The cell exports to the grid as efficiently as electrodes

AFC Energy claims that field tests of its alkaline-based hydrogen fuel cell technology at a chlor-alkai plant in Germany have proved that it can generate and export electricity to a grid as efficiently as traditional higher-cost platinum-based electrodes.

The success of the test, which took place at Akzo Nobel’s Bitterfeld site, moves the UK-based company a step closer towards its full-scale production goals. It has also almost completed the upgrade to its development facility, which will enable it to manufacture up to 1,000 of the electrodes used in its fuel cells per day.

Ian Balchin, AFC Energy’s managing director, said: “This successful testing of our fuel cell system using proprietary, lower-cost electrodes, demonstrates that AFC Energy has taken the next step in the development of a truly low-cost, commercially viable alkali fuel cell system.”

The fuel cell is based on an electrolyte called Potassium Hydroxide (KOH), which enables Hydroxil-ions to move around relatively freely, while cooling the fuel cell at the same time. The solid polymer electrodes employed in traditional Polymer Electrolyte Membrane (PEM) fuel cells do not enable such activity, however, which results in higher resistance and a less efficient transfer of transient matter from anode to cathode, AFC claims.

The KOH electrolyte also absorbs the water produced by splitting H2 atoms, but AFC strongly denies that the carbon dioxide absorbed at the same time leads to CO2 poisoning, a process that causes irreversible destruction. Instead, the accumulated CO2 in the electrolyte can be removed by simply changing the liquid.

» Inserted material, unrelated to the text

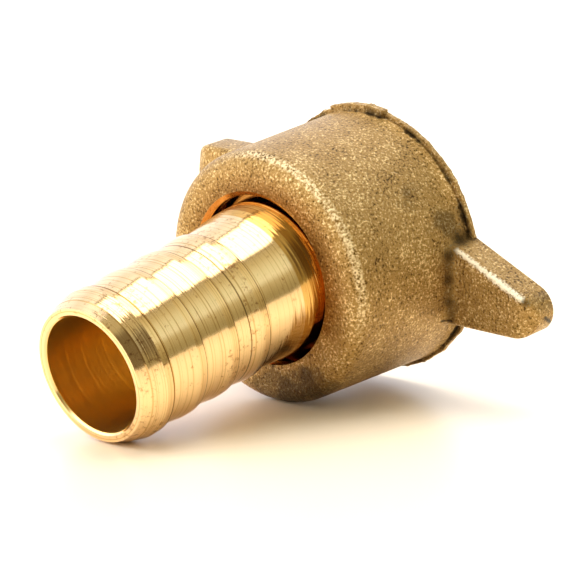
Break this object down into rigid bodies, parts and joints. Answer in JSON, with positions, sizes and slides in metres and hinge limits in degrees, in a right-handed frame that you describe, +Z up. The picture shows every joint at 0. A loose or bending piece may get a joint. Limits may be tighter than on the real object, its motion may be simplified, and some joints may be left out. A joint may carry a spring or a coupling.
{
  "type": "swivel wing nut hose tail",
  "caption": "Turned brass hose tail with barbs, held by its flange in a forged brass wing nut that swivels freely on it and seals on a rubber washer.",
  "frame": {"origin": "middle of the underside of the box round the whole fitting, on the floor it lies on", "axes": "+Z up, +X along the floor from the barbed end towards the nut, +Y across, with the nut's axis in the XZ plane"},
  "size_m": [0.0616, 0.0648, 0.0414],
  "materials": {
    "turned_brass": "bright, turned, with fine tool lines",
    "forged_brass": "matte, shot-blasted forging",
    "washer_rubber": "matte black rubber"
  },
  "bodies": {
    "tail": {"hose_tail": "turned_brass"},
    "nut": {"wing_nut": "forged_brass", "sealing_washer": "washer_rubber"}
  },
  "joints": [
    {"name": "nut_spin", "type": "hinge", "parent": "tail", "child": "nut", "pos_m": [0.00409, 0.00026, 0.01798], "axis": [0.9898, 0, 0.1422], "continuous": true}
  ]
}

The same is not true of PEM fuel cells, however, which are permanently damaged by CO2 poisoning and, therefore, need to be replaced more often, AFC attests.

As to target markets, the company plans to sell its fuel cells into the chlor-alkali industry for use in stationary power generation. The system employs plants’ surplus hydrogen, which is generated as a by-product. The waste-to-energy market, where hydrogen can be liberated from organic waste, is also seen as another possibility.

But AFC is also in the process of developing a 50kW system for large-scale multi-megawatt installations, which is expected to be ready for field trials in the first quarter of 2011. Fuel cell scientist Dr Richard Dawson, former senior engineer at Ceres Power, has just joined the firm to help accelerate such development.